**Task objective:** Locate the line that contains "COTTON = (0.86, 0.84, 0.80)" in the entries below, then repeat it and every following line through the line that contains "bpy.context.scene.collection.objects.link(empty)", exactly, and no others.

**Records to use:**

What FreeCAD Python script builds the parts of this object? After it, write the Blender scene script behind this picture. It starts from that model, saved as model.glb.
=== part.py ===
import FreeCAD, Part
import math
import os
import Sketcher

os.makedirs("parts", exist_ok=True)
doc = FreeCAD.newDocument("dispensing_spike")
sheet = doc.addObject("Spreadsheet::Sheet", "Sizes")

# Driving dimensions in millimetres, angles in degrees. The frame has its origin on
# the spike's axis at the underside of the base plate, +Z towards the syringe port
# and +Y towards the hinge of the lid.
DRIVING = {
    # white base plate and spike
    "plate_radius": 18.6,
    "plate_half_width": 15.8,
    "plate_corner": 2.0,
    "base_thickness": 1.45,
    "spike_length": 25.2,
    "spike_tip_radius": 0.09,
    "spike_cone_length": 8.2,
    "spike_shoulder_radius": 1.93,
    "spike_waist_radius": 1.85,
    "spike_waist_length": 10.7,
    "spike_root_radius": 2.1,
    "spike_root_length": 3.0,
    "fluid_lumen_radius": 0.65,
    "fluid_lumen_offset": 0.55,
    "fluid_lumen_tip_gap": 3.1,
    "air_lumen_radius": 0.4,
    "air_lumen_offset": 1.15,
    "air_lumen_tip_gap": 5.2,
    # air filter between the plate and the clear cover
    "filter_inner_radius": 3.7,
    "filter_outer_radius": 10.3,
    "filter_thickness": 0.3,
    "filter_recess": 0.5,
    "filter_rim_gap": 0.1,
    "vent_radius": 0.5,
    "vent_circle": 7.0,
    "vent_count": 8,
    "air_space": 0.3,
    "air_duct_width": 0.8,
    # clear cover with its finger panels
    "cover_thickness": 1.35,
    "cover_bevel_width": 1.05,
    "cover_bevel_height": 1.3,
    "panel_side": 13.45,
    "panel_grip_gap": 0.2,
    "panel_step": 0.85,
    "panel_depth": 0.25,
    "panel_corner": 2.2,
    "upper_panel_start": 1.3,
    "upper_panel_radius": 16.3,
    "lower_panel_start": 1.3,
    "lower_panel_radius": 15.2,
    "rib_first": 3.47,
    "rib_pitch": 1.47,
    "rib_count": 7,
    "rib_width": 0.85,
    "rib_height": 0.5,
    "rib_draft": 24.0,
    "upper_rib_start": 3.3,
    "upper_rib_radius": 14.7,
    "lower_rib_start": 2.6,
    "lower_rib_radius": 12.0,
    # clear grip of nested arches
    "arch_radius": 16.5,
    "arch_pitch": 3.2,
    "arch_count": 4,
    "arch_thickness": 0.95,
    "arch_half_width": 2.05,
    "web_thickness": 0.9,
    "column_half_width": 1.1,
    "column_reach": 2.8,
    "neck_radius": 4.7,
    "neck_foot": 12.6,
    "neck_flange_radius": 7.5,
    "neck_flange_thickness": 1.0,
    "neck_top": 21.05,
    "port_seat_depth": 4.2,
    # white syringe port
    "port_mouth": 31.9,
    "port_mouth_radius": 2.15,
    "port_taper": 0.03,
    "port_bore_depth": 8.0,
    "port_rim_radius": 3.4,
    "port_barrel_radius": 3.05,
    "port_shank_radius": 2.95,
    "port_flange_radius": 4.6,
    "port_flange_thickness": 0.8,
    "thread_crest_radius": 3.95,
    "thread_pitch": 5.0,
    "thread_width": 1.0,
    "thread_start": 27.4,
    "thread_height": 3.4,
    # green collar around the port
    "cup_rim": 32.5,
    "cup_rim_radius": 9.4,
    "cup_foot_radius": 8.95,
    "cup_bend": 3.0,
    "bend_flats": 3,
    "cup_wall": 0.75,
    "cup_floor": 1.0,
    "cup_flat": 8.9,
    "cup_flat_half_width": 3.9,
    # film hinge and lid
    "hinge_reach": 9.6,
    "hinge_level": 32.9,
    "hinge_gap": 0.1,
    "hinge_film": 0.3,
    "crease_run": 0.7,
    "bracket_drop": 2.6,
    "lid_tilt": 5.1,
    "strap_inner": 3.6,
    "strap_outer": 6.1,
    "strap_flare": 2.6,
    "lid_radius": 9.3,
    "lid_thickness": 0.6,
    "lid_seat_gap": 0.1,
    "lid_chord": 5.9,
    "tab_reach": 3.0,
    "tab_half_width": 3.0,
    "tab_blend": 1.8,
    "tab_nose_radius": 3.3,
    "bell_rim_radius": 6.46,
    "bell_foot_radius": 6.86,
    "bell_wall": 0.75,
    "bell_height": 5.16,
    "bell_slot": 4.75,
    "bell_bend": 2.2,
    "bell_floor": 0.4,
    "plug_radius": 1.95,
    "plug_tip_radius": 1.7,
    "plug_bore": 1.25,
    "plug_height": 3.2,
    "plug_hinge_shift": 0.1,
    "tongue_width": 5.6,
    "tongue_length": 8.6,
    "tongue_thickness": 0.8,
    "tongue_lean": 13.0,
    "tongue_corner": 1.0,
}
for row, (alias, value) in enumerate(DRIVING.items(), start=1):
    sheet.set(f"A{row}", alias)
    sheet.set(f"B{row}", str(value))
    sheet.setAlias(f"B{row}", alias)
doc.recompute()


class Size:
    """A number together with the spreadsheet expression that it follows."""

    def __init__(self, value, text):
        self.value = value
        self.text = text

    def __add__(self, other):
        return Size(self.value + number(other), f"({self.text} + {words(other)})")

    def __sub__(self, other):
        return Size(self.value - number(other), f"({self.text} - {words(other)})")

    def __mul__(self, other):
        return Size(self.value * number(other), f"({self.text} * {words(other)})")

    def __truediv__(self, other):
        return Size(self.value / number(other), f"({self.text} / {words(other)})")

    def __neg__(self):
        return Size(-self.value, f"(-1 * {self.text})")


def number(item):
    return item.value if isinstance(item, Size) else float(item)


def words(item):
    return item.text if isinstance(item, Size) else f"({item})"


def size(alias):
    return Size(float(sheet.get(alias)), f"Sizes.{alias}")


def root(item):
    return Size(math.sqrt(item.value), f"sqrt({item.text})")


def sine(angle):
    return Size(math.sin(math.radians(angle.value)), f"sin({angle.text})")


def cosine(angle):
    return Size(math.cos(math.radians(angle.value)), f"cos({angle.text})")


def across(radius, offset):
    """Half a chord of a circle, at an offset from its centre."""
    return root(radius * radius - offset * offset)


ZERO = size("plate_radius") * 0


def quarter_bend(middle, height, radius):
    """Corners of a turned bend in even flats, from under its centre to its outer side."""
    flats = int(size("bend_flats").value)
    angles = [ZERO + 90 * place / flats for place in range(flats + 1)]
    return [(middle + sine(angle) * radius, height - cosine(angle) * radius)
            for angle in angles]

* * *

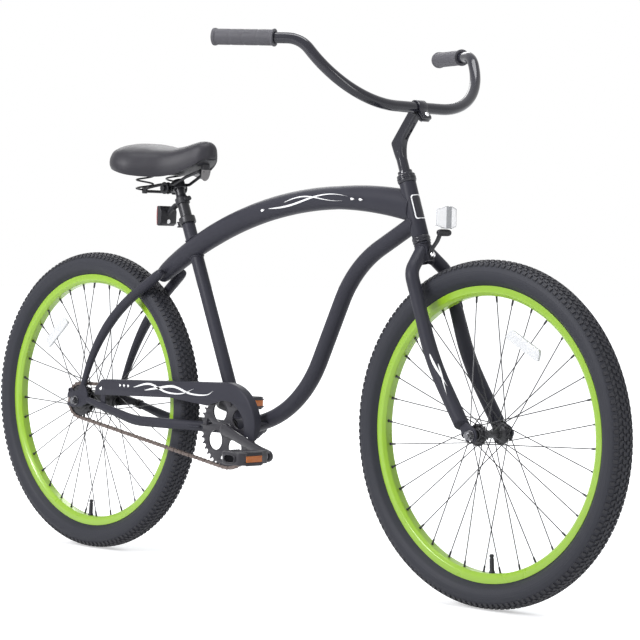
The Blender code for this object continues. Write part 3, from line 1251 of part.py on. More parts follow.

* * *

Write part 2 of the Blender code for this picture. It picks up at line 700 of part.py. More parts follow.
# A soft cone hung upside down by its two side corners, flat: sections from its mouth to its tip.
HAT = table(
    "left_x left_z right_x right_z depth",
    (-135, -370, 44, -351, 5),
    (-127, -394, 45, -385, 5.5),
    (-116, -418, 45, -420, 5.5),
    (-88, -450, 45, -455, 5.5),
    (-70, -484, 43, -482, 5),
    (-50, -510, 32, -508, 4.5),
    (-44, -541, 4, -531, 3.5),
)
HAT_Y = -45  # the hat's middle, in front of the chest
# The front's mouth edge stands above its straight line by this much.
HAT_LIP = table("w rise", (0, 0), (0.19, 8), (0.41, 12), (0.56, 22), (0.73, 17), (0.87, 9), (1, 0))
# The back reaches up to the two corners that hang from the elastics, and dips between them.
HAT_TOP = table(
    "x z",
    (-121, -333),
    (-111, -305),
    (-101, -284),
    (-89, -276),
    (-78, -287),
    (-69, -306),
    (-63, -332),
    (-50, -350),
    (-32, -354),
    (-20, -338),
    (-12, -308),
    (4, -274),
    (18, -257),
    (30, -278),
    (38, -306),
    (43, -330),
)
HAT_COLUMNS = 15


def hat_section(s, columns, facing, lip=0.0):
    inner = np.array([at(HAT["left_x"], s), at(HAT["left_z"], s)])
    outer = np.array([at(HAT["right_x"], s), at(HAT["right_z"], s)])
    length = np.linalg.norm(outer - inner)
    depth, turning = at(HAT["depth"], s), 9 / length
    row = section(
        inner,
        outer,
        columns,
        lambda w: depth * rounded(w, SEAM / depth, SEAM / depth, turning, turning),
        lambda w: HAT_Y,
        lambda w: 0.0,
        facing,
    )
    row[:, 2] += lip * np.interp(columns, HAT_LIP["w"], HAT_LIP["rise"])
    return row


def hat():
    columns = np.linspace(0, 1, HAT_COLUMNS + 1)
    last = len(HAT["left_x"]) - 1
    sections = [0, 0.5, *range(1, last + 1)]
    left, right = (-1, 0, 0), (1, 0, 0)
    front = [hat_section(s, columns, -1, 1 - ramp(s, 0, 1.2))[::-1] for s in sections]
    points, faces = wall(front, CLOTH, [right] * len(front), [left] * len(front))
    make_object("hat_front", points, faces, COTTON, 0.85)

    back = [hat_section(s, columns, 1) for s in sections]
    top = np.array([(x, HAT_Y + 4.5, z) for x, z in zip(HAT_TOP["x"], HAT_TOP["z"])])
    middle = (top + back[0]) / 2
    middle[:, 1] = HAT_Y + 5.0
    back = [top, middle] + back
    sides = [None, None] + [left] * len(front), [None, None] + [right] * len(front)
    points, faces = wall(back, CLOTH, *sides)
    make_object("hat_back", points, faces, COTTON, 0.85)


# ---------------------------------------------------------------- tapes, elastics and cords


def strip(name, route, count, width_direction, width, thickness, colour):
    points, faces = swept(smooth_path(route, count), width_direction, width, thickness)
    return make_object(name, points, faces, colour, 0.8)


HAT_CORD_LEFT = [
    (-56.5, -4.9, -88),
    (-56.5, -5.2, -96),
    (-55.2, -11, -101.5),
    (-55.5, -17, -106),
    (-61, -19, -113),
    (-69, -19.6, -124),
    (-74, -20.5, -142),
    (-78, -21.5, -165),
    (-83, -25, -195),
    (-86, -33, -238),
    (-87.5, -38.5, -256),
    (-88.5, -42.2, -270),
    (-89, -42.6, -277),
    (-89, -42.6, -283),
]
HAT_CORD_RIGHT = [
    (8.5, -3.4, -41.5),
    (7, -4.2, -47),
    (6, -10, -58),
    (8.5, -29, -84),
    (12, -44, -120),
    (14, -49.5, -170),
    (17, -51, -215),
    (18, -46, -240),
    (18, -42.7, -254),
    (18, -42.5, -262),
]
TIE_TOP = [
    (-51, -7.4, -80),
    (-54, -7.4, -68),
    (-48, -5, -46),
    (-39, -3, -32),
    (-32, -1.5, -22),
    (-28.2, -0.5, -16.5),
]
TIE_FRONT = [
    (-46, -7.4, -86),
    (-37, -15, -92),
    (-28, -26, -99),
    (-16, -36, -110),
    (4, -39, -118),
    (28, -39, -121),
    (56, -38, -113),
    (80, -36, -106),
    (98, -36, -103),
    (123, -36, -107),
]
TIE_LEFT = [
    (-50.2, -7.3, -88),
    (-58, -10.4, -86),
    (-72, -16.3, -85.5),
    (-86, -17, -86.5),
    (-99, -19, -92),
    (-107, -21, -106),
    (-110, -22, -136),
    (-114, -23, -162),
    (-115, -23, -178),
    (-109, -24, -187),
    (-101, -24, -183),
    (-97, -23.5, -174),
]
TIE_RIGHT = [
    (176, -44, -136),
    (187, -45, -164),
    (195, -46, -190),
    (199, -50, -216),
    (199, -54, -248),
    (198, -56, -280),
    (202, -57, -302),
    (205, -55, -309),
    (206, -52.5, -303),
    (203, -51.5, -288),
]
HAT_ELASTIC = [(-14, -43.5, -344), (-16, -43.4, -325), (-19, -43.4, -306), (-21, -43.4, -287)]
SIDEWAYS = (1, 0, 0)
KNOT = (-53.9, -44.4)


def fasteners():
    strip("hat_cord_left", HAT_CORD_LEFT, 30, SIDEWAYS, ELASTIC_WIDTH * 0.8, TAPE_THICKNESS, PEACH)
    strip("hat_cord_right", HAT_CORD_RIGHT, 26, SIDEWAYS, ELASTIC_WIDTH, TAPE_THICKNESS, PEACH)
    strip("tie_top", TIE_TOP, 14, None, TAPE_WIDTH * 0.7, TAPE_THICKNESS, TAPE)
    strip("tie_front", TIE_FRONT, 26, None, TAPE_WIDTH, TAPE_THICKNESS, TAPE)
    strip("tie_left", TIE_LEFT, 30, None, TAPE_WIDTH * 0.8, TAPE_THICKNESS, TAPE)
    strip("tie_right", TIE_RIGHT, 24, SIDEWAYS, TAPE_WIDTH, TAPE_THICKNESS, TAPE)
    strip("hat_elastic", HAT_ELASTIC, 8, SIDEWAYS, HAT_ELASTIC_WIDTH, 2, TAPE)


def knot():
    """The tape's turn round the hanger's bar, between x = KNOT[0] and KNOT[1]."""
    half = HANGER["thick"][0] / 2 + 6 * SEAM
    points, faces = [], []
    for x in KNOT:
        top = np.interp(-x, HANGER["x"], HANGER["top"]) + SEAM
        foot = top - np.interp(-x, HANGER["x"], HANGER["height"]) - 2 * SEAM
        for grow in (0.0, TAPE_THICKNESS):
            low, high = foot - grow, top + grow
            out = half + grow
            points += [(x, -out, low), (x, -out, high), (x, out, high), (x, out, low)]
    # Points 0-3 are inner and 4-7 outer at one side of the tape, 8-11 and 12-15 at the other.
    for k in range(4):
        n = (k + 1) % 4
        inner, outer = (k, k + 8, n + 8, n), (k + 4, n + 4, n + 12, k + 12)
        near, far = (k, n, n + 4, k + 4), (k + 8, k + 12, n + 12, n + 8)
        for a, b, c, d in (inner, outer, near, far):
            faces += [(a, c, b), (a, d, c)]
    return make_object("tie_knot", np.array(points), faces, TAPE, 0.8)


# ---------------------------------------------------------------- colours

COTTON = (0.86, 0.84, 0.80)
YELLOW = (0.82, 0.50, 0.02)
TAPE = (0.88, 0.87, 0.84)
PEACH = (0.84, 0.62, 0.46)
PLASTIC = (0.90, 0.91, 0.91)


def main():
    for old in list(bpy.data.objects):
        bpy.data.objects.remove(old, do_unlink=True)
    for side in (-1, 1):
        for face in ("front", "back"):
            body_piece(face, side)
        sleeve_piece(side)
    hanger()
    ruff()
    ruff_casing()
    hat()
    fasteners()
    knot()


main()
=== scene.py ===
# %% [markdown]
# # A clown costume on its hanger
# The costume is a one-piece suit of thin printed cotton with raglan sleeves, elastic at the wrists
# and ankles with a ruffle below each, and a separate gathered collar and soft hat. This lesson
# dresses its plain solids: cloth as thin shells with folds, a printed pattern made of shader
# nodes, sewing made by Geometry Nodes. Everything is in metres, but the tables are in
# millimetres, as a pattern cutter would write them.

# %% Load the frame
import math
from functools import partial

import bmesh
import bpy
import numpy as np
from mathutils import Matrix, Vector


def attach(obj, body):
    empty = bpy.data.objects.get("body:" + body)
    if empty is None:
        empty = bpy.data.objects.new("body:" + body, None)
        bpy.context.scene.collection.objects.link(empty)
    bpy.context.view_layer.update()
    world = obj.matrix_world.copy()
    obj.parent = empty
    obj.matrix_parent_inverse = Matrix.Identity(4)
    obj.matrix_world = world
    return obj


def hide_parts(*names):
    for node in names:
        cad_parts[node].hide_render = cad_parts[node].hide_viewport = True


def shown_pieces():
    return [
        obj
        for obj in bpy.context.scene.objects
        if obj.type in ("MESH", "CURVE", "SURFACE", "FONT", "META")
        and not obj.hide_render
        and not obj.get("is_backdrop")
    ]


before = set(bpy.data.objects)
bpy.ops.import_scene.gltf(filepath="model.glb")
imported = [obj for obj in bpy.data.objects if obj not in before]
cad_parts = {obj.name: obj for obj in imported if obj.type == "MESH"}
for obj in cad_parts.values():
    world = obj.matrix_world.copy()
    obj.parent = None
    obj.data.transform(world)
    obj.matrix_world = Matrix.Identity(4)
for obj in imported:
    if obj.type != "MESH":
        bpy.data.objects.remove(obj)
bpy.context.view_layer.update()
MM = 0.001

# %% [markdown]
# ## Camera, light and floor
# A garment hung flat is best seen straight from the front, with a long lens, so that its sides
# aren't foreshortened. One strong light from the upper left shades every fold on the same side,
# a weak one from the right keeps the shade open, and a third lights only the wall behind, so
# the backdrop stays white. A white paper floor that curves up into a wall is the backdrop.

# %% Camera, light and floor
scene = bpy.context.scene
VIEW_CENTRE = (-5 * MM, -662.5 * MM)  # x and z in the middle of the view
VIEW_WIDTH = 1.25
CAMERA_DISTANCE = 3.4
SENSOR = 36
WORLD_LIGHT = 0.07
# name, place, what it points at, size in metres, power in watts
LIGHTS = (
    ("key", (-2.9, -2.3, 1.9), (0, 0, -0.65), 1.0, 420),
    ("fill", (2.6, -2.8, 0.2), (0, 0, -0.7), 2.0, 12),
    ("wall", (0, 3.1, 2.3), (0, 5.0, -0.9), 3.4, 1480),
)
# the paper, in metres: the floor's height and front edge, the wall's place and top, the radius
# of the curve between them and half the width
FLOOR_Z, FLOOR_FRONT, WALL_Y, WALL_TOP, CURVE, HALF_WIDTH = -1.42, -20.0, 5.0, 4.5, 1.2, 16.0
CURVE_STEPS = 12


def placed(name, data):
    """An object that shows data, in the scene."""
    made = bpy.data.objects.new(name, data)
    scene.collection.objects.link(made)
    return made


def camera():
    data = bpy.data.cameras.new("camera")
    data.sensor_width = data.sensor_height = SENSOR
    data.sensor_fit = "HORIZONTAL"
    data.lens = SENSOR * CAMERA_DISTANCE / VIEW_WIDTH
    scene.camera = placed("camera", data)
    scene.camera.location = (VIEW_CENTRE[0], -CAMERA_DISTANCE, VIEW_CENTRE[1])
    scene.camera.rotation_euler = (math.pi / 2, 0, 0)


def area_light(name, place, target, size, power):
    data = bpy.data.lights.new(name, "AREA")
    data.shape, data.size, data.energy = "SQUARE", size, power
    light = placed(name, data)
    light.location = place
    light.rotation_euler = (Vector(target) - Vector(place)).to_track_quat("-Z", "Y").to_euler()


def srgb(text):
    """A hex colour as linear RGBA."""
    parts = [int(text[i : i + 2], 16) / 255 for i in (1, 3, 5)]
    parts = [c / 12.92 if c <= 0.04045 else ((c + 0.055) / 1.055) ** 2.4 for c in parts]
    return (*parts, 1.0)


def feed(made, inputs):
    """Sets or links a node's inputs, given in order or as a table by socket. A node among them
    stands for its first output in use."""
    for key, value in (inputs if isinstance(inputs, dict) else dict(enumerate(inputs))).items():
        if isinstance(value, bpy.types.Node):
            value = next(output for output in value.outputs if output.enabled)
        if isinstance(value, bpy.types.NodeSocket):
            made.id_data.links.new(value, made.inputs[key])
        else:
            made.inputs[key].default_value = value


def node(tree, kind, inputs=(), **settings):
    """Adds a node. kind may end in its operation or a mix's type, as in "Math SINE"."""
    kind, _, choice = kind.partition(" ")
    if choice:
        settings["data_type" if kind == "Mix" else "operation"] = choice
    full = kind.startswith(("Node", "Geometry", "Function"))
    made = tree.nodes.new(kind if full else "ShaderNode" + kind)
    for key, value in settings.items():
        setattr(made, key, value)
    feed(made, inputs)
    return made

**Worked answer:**
COTTON = (0.86, 0.84, 0.80)
YELLOW = (0.82, 0.50, 0.02)
TAPE = (0.88, 0.87, 0.84)
PEACH = (0.84, 0.62, 0.46)
PLASTIC = (0.90, 0.91, 0.91)


def main():
    for old in list(bpy.data.objects):
        bpy.data.objects.remove(old, do_unlink=True)
    for side in (-1, 1):
        for face in ("front", "back"):
            body_piece(face, side)
        sleeve_piece(side)
    hanger()
    ruff()
    ruff_casing()
    hat()
    fasteners()
    knot()


main()
=== scene.py ===
# %% [markdown]
# # A clown costume on its hanger
# The costume is a one-piece suit of thin printed cotton with raglan sleeves, elastic at the wrists
# and ankles with a ruffle below each, and a separate gathered collar and soft hat. This lesson
# dresses its plain solids: cloth as thin shells with folds, a printed pattern made of shader
# nodes, sewing made by Geometry Nodes. Everything is in metres, but the tables are in
# millimetres, as a pattern cutter would write them.

# %% Load the frame
import math
from functools import partial

import bmesh
import bpy
import numpy as np
from mathutils import Matrix, Vector


def attach(obj, body):
    empty = bpy.data.objects.get("body:" + body)
    if empty is None:
        empty = bpy.data.objects.new("body:" + body, None)
        bpy.context.scene.collection.objects.link(empty)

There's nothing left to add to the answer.